After working as an HVAC tech for a few years, I’ve found that I want to narrow down into refrigeration systems. I’m interested in this role at your company because it offers an opportunity for me to gain hands-on experience working with such systems.”
“I’ve been a customer service associate at X Company for two years. I’m responsible for helping customers by answering questions about their orders, fixing problems with the products they purchase, and processing refunds.
One thing I’m proud of at my job is my boss asks me to train new customer service associates on our processes for helping customers.
Recently, however, I’ve been getting into tech. I enjoy reading about the latest tech devices and taking things apart. I’d love to work in a customer support role at a tech company like yours.
I’m a big fan of your products, and I believe my problem-solving skills and friendly demeanor would make me a great asset to your customer service department.

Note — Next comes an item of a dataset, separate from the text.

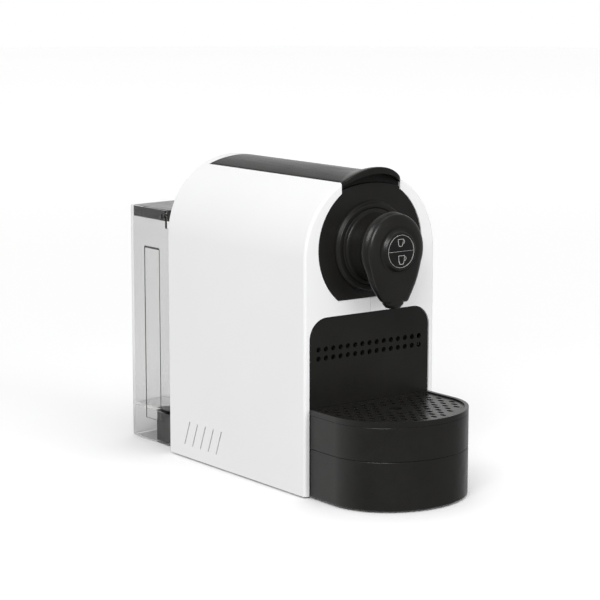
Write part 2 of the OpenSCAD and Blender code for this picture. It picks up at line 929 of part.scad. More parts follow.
// Heater outlet to the brew group's feed tube.
module heater_hose() {
    feed_y = stem_back + cage_stroke + 14;
    color("lightblue") in_frame()
        hose([[-pump_x, heater_y, heater_top + 8.2], [-pump_x, heater_y, heater_top + 13],
              [-pump_x + 6, heater_y + 4, head_z - 12], [0, feed_y + 16, head_z - 2],
              [0, feed_y + 6, head_z], [0, feed_y + 0.2, head_z]], hose_r);
}

module control_board() {
    color("green") in_frame()
        box(-case_inner + 3, -case_inner + 4.6, bay_y, case_d - 12, 78, 150);
}

module board_parts() {
    x = -case_inner + 4.6;
    color("dimgray") in_frame() {
        box(x, x + 16, bay_y + 4, bay_y + 24, 84, 100);
        rod_x(6, x, x + 18, bay_y + 40, 96);
        box(x, x + 10, bay_y + 8, bay_y + 44, 130, 138);
        rod_x(4, x, x + 12, bay_y + 14, 116);
    }
}

// ---------- drawer, drip tray and pod bin ----------

// Plan of the tray: straight sides, then a half-ellipse nose.
module tray_plan(inset) {
    half = tray_half - inset;
    nose = tray_nose - inset;
    back = tray_back - inset;
    intersection() {
        union() {
            translate([-half, -tray_straight]) square([2 * half, tray_straight]);
            translate([0, -tray_straight]) scale([1, nose / half]) circle(half);
        }
        translate([-half - 1, front_y - 1]) square([2 * half + 2, back - front_y + 1]);
    }
}

module tray_base() {
    color("black") in_frame() {
        difference() {
            along_z(foot_h, tray_base_top) tray_plan(0);
            along_z(foot_h + tray_wall, tray_base_top + 1) tray_plan(tray_wall);
        }
        box(-bin_half - 2, bin_half + 2, tray_back - e, bin_back, carriage_z, bin_z);
    }
}

module pod_bin() {
    color("dimgray") in_frame() difference() {
        box(-bin_half, bin_half, bin_front, bin_back, bin_z, bin_top);
        box(-bin_half + tray_wall, bin_half - tray_wall, bin_front + tray_wall,
            bin_back - tray_wall, bin_z + tray_wall, bin_top + 1);
    }
}

module splash_plate() {
    hole_pitch = 6.9;
    row_gap = 6.8;
    row_z = splash_top - 23.6;
    color("black") in_frame() difference() {
        along_y(splash_front, splash_front + splash_t) {
            translate([-tray_half, bin_z])
                square([2 * tray_half, splash_top - splash_corner - bin_z]);
            translate([-tray_half + splash_corner, splash_top - splash_corner - e])
                square([2 * (tray_half - splash_corner), splash_corner + e]);
            for (s = [-1, 1])
                translate([s * (tray_half - splash_corner), splash_top - splash_corner])
                    circle(splash_corner);
        }
        for (i = [0 : splash_holes - 1], row = [0, 1])
            rod_y(splash_hole_r, splash_front - 1, splash_front + splash_t + 1,
                (i - (splash_holes - 1) / 2) * hole_pitch, row_z - row * row_gap, $fn = 24);
    }
}

module drip_tray() {
    color("black") in_frame() difference() {
        along_z(tray_base_top, tray_top) tray_plan(0);
        along_z(tray_base_top + tray_wall, tray_top + 1) tray_plan(tray_wall);
    }
}

// True where a hole of the grid lies well inside the rim and clear of the drain.
function grid_hole(x, y) =
    let (half = tray_half - rim_w - 4.5, nose = tray_nose - rim_w - 4.5)
    y < -7 && norm([x, y + tray_straight]) > 11
    && (y > -tray_straight ? abs(x) < half
        : pow(x / half, 2) + pow((y + tray_straight) / nose, 2) < 1);

module drip_grid() {
    row_pitch = grid_pitch * sin(60);
    rows = floor((tray_straight + tray_nose) / row_pitch);
    columns = ceil(tray_half / grid_pitch);
    drain_r = 5;
    color("black") in_frame() difference() {
        along_z(tray_top, rim_top) tray_plan(0);
        along_z(tray_top + grid_t, rim_top + 1) tray_plan(rim_w);
        for (j = [1 : rows], i = [-columns : columns]) {
            x = (i + (j % 2) / 2) * grid_pitch;
            y = -j * row_pitch;
            if (grid_hole(x, y)) along_z(tray_top - 1, rim_top) {
                translate([x - 1.7, y - 1.2]) square([3.4, 2.4]);
                for (s = [-1, 1]) translate([x, y + s * 1.2]) circle(1.7, $fn = 24);
            }
        }
        rod_z(drain_r, tray_top - 1, rim_top, 0, -tray_straight);
    }
}

// ---------- tank and dock ----------

// Plan of the tank: rounded corners and a gently bowed rear wall.
module tank_plan(inset) {
    intersection() {
        round_rect(-tank_half + inset, tank_half - inset, tank_y + inset,
            tank_back + tank_bow - inset, tank_corner - inset);
        translate([0, tank_back + tank_bow - bow_r]) circle(bow_r - inset, $fn = 180);
    }
}

// Shallow panel pressed into each side wall.
module side_panel() {
    panel_depth = 1;
    box(-tank_half - 1, -tank_half + panel_depth, tank_y + 14.5, tank_y + 37, tank_bottom + 18,
        tank_top - 33);
}

module water_tank() {
    lid_swing = 14.4;
    front_cut = 5.2;
    color("lightcyan", 0.4) in_frame() difference() {
        along_z(tank_bottom, tank_top) tank_plan(0);
        along_z(tank_floor, tank_top + 1) tank_plan(tank_wall);
        along_z(tank_bottom - 1, tank_floor - floor_t) tank_plan(tank_wall);
        both_sides() side_panel();
        box(-tank_half - 1, tank_half + 1, tank_y - 1, tank_y + front_cut,
            tank_top - lid_swing, tank_top + 1);
        box(-tank_half + tank_wall, tank_half - tank_wall, tank_y - 1, tank_y + tank_corner,
            tank_bottom - 1, tank_floor - floor_t);
        rod_z(6, tank_floor - floor_t - 1, tank_floor + 1, 0, outlet_y);
        both_sides() rod_x(lid_pin_r + pin_gap, tank_half - tank_wall - 1, tank_half + 1,
            lid_pin[0], lid_pin[1]);
    }
}

module tank_valve() {
    color("black") in_frame() difference() {
        union() {
            rod_z(8, tank_floor, tank_floor + 2, 0, outlet_y);
            rod_z(6 - pin_gap, tank_floor - floor_t - 5, tank_floor + e, 0, outlet_y);
        }
        rod_z(4, tank_floor - floor_t - 6, tank_floor + 3, 0, outlet_y);
    }
}

module tank_lid() {
    lid_t = 2.4;
    skirt_t = 1.8;
    inset = tank_wall + trim_gap;
    color("gray", 0.8) in_frame() {
        difference() {
            along_z(lid_z, lid_top) lid_plan(inset);
            along_z(lid_z - 1, lid_top - lid_t) lid_plan(inset + skirt_t);
        }
        both_sides() rod_x(lid_pin_r, tank_half - inset - skirt_t + e, tank_half - 0.6,
            lid_pin[0], lid_pin[1]);
    }
}

// The lid's plan reaches over the lowered front wall of the tank.
module lid_plan(inset) {
    front = tank_y + 0.8 + inset - tank_wall - trim_gap;
    front_corner = 8;
    back = tank_back + tank_bow - inset;
    intersection() {
        round_rect(-tank_half + inset, tank_half - inset, front, back, tank_corner - inset);
        round_rect(-tank_half + inset, tank_half - inset, front, back + 2 * front_corner,
            front_corner);
        translate([0, tank_back + tank_bow - bow_r]) circle(bow_r - inset, $fn = 180);
    }
}

// Upright column on the casing's rear face that the tank stands against.
module tank_guide() {
    guide_t = 2.5;
    guide_z = tank_floor - floor_t;
    color("dimgray") in_frame() difference() {
        along_z(guide_z, tank_top - 8) round_rect(-34, 34, case_d, tank_y - 1.2, 3);
        box(-34 + guide_t, 34 - guide_t, case_d - 1, tank_y - 1.2 - guide_t,
            guide_z + guide_t, tank_top - 8 - guide_t);
    }
}

module tank_dock() {
    dock_top = tank_floor - floor_t;
    color("dimgray") in_frame() difference() {
        along_z(foot_h, dock_top) round_rect(-dock_half, dock_half, case_d, dock_back, 4);
        along_z(foot_h - 1, dock_top - 2.4) difference() {
            round_rect(-dock_half + 2.4, dock_half - 2.4, case_d + 2.4, dock_back - 2.4, 2);
            translate([0, outlet_y]) circle(12);
            translate([-8, case_d]) square([16, outlet_y - case_d]);
        }
        rod_z(6.5, dock_top - 8, dock_top + 1, 0, outlet_y);
        rod_z(2.6, pipe_z - 2.5, dock_top, 0, outlet_y);
        rod_y(2.6, case_d - 1, outlet_y, 0, pipe_z);
    }
}

module dock_inlet() {
    dock_top = tank_floor - floor_t;
    color("silver") in_frame() difference() {
        union() {
            rod_z(2.5, pipe_z - 2.4, dock_top, 0, outlet_y);
            rod_y(2.5, case_d - 6, outlet_y, 0, pipe_z);
        }
        rod_z(1.4, pipe_z, dock_top + 1, 0, outlet_y);
        rod_y(1.4, case_d - 7, outlet_y, 0, pipe_z);
    }
}

module dock_seal() {
    dock_top = tank_floor - floor_t;
    color("black") in_frame()
        tube_z(3.7, 2.6, dock_top - 7.9, dock_top - 5, 0, outlet_y);
}

left_shell();
right_shell();
base_plate();
feet();
casing_screws();
top_deck();
tank_guide();
tank_dock();
dock_inlet();
dock_seal();
cord_gland();
drawer_rails();
front_bezel();
head_ring();
knob_barrel();
knob_cover();
button_ring();
espresso_button();
lungo_button();
button_springs();
button_board();
button_switches();
outlet_channel();
spout();
brew_head();
pierce_plate();
head_seal();
frame_plate_left();
frame_plate_right();
frame_bars();
feed_tube();
pod_chute();
lever();
hinge_pin();
link_pins();
link_left();
link_right();
capsule_cage();
cage_pins();
thermoblock();
thermostat();
pump_core();
pump_coil();
pump_bracket();
flow_meter();
suction_hose();
pump_hose();
riser_hose();
heater_hose();
control_board();
board_parts();
tray_base();
pod_bin();
splash_plate();
drip_tray();
drip_grid();
water_tank();
tank_valve();
tank_lid();
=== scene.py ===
"""Pod coffee machine: looks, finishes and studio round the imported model."""
import json
import math

import bmesh
import bpy
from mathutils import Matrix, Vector


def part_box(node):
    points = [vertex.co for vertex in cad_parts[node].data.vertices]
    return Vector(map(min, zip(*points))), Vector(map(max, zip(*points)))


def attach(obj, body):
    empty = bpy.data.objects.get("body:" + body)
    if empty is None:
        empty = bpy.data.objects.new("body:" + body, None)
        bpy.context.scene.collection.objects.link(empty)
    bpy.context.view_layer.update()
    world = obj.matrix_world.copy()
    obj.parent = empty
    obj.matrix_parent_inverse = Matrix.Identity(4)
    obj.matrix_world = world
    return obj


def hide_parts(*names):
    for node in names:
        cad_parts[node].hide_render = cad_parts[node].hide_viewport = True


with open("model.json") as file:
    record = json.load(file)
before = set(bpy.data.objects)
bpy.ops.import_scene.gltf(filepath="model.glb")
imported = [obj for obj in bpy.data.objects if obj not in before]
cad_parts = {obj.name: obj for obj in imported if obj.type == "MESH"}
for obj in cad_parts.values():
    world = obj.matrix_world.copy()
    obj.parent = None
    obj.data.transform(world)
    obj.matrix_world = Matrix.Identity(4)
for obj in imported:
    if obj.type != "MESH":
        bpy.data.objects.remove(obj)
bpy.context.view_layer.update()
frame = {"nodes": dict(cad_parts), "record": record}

# ---------- measures ----------

MM = 0.001
SHELL_LOW, SHELL_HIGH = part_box("left_shell")
FRONT = SHELL_LOW.y                                  # the casing's front face
CASE_R = -SHELL_LOW.x / MM                           # radius of the arch, in mm
CROWN = SHELL_HIGH.z / MM                            # height of the crown, in mm
ARCH_Z = CROWN - CASE_R
BARREL_LOW, BARREL_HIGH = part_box("knob_barrel")
RING_LOW, RING_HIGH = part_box("head_ring")
HEAD_Z = (RING_LOW.z + RING_HIGH.z) / 2 / MM         # height of the brewing axis
KNOB_R = BARREL_HIGH.z / MM - HEAD_Z
KNOB_DROP = HEAD_Z - BARREL_LOW.z / MM
KNOB_FACE = (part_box("knob_cover")[0].y - FRONT) / MM
BUTTON_FACE = (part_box("espresso_button")[0].y - FRONT) / MM
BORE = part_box("button_ring")[1].x / MM + 0.05        # opening for the buttons and their ring
RING_R = RING_HIGH.x / MM
RING_FACE = (RING_LOW.y - FRONT) / MM
LEVER_LOW, LEVER_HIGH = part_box("lever")
LEVER_HALF = LEVER_HIGH.x / MM
PIN_LOW, PIN_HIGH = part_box("hinge_pin")
HINGE = ((PIN_LOW.y + PIN_HIGH.y) / 2 / MM - FRONT / MM, (PIN_LOW.z + PIN_HIGH.z) / 2 / MM)
LIP_REACH = (FRONT - LEVER_LOW.y) / MM
LIP_RISE = LEVER_HIGH.z / MM - CROWN
WELD = 2e-6                                          # points nearer than this, in m, are one
FLAT = math.radians(0.4)                             # facets that bend less than this are one face
SHARP_DEG = 38                                       # edges that bend more than this are real edges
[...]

“I started my career as an administrative assistant while I was figuring out what I wanted to do, but I found myself drawn towards tech and IT. Also, I’ve always been excellent at communicating with people and solving problems.
I pursued an IT certification online through CompTIA, and I’ve been focusing on building my IT career since then.
In my current role as an IT Helpdesk Analyst at Y Company, I focus on communicating with company employees to help them with relatively complex L2 technical issues. My boss has commended me for my technical skills, quick thinking, and friendly demeanor when handling problems.
Outside of work, I enjoy reading — not surprisingly, about tech topics. I also train in martial arts and enjoy hiking.
Now that you have these “tell me about yourself” sample answers, you can be more prepared for your next interview. The next time you’re asked this seemingly vague question, you’ll know how to answer in a way that wows the interviewers and sets you apart.
By researching the company and preparing a work-related answer that also infuses a bit of your personality, you will shine in the interviewer’s mind and boost your chances of a second interview or offer.